- Stranger Location within Texas Stranger Location within the United States
- Coordinates: 31°19′37″N 96°43′28″W﻿ / ﻿31.32694°N 96.72444°W
- Country: United States of America
- State: Texas
- County: Falls
- Elevation: 528 ft (161 m)

Population (2000)
- • Total: 27
- Time zone: UTC-6 (Central (CST))
- • Summer (DST): UTC-5 (CDT)
- ZIP code: 76661
- Area code: 254
- GNIS feature ID: 1380613

= Stranger, Texas =

Stranger is an unincorporated community just north of Highway 7, and ten miles from Marlin in eastern Falls County, Texas, United States.

==History==
The area was first settled in the 1840s. The community is also called Upper or North Blue Ridge, being linked to Blue Ridge from south of town. Stranger first started to grow after the Civil War, being granted a post office in 1879. The most accepted story of how Stranger derived its name was when a local blacksmith was asked what the name of the town was. The response of the man was he did not know, he had just moved to the area, and that he was a stranger to town.

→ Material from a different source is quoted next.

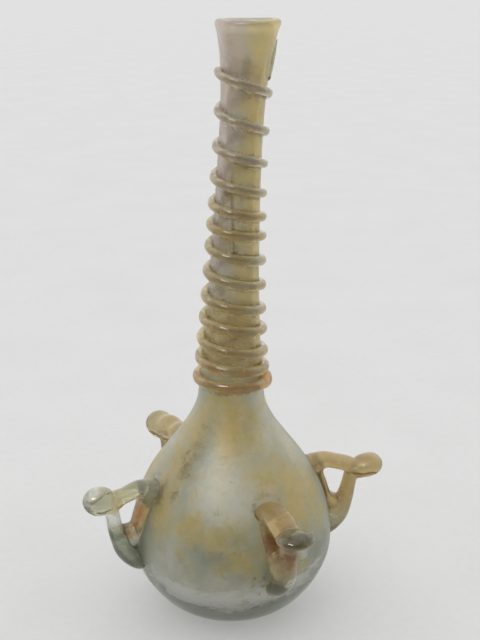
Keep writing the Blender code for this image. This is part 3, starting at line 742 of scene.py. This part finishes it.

In 1884, 200 people called Stranger home. Four churches called the place home, as did a school, steam cotton gin, corn mill and a hotel. Thereafter, the population declined. By the 20th century, the town was down to 107 residents. By the 1940s, only one business was remaining in Stranger, and only half of the 107 people who were there forty years before. In the 1960s, the schools closed and consolidated with Marlin I.S.D. In 2000, the population was reportedly 27.